また、ずっと走り続けるだけではない“しかけ”があることで楽しみはさらに広がり、少しずつどきどきわくわくを共有する友だちを意識し始め、一緒に遊ぶ楽しさを感じられるようにもなります。マテマテあそびの楽しさは無限です。少しずつ形を変えて、楽しみを広げながら、しっかり走って身体づくりもしていきましょう!おうちの方もご一緒に(^_-)-☆
🎨あしび日和🎨
ようやく、秋の気配を感じられるようになってきました。いつまでも、暑い暑いと思っていましたが、空を見上げれば、いつの間にか、モクモクの入道雲はいなくなって、うろこ雲やすじ雲に代わっていました。夏が長くなったように思いますが、ちゃんと季節は巡るものだなと、しみじみ思います。

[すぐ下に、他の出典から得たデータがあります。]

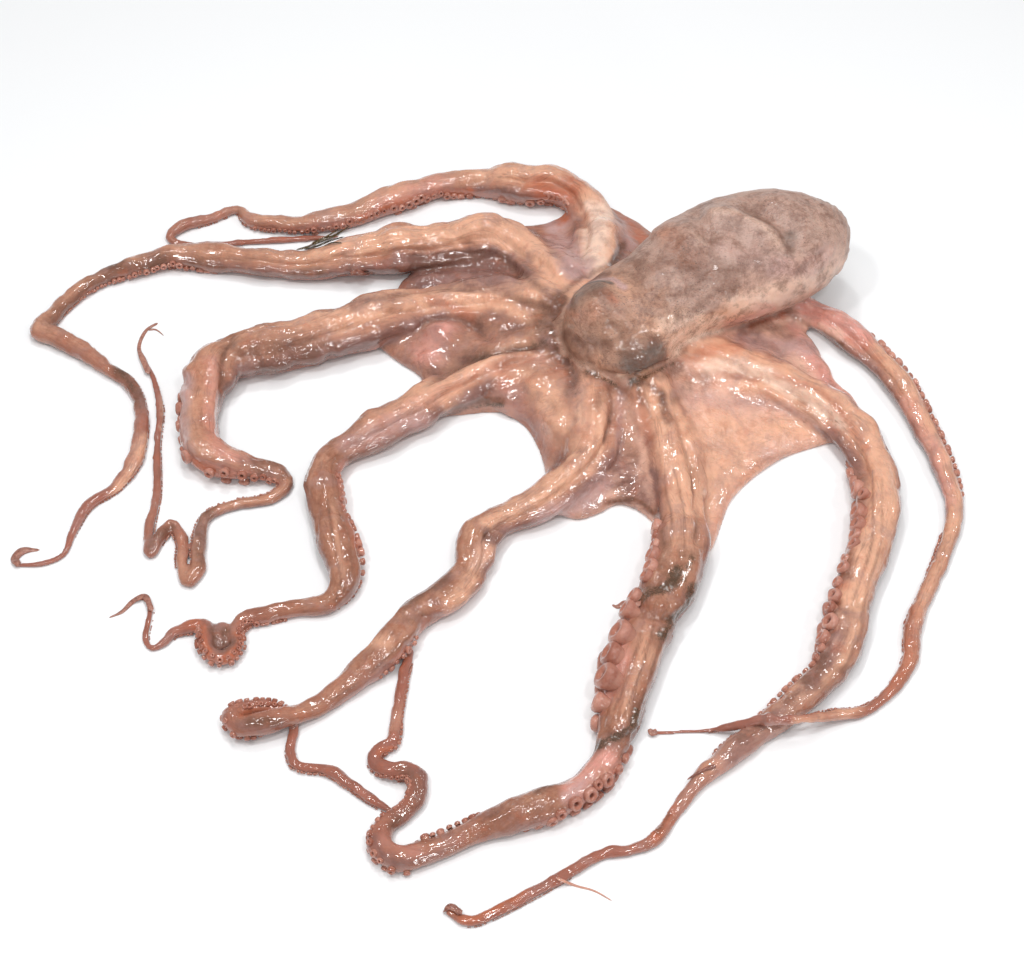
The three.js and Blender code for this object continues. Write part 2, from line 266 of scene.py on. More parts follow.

4月から半年が過ぎ秋を迎えました。一年も折り返しです。1歳の秋、2歳の秋、3歳、4歳、5歳の秋と、子どもたちが見せる姿はきっと同じではありません。皆さんにとって、今年の秋はどんな感じでしょうか?
たった半年では目に見えて変わらないかもしれません。半年経ったのに、前よりも大変になったような…そんなふうに見えることもあるかもしれません。それでもきっと、子どもは前に進んでいます。後ろに下がることはありません。ただし、下がっているように見えることはあります。
それは、子どもが悩んでいるからです。「どちらにしようかな?」と悩んで選ぼうとするようになれば、親の差し出すものを必ずしも受け入れてはくれません。「こうしよう!」と何かを見据えるようになれば、親の誘いかけなど簡単には応じてくれません。ましてや、「こうしたい!!」と自分で決めたい気持ちが膨らめば、いよいよ一筋縄ではいきません。いちいちぶつかって、待って待って待って、親は途方に暮れてしまうでしょう。
でも実は、そうして子どもが悩むこと、選ぶこと、目的(見通し)を持つこと、自分で決めることが、前に進んでいるということに他ならないのです。「新しい発達の力」というべきものなのです。とはいえ、時間は容赦なく流れていきますから、立ち止まってはいられない、付き合いきれないことは山ほどあるでしょう。生活がスムーズに運ばないというのは、なかなかしんどいものです。
だからこそ、あしび園での時間は、子どものペースで、思いを聞きながら(必ずしも受け入れなくてもよいのですが)、全力であそびましょう。疲れたら休みましょう。そして、子どもの発達の力を一緒にみつめていきましょう。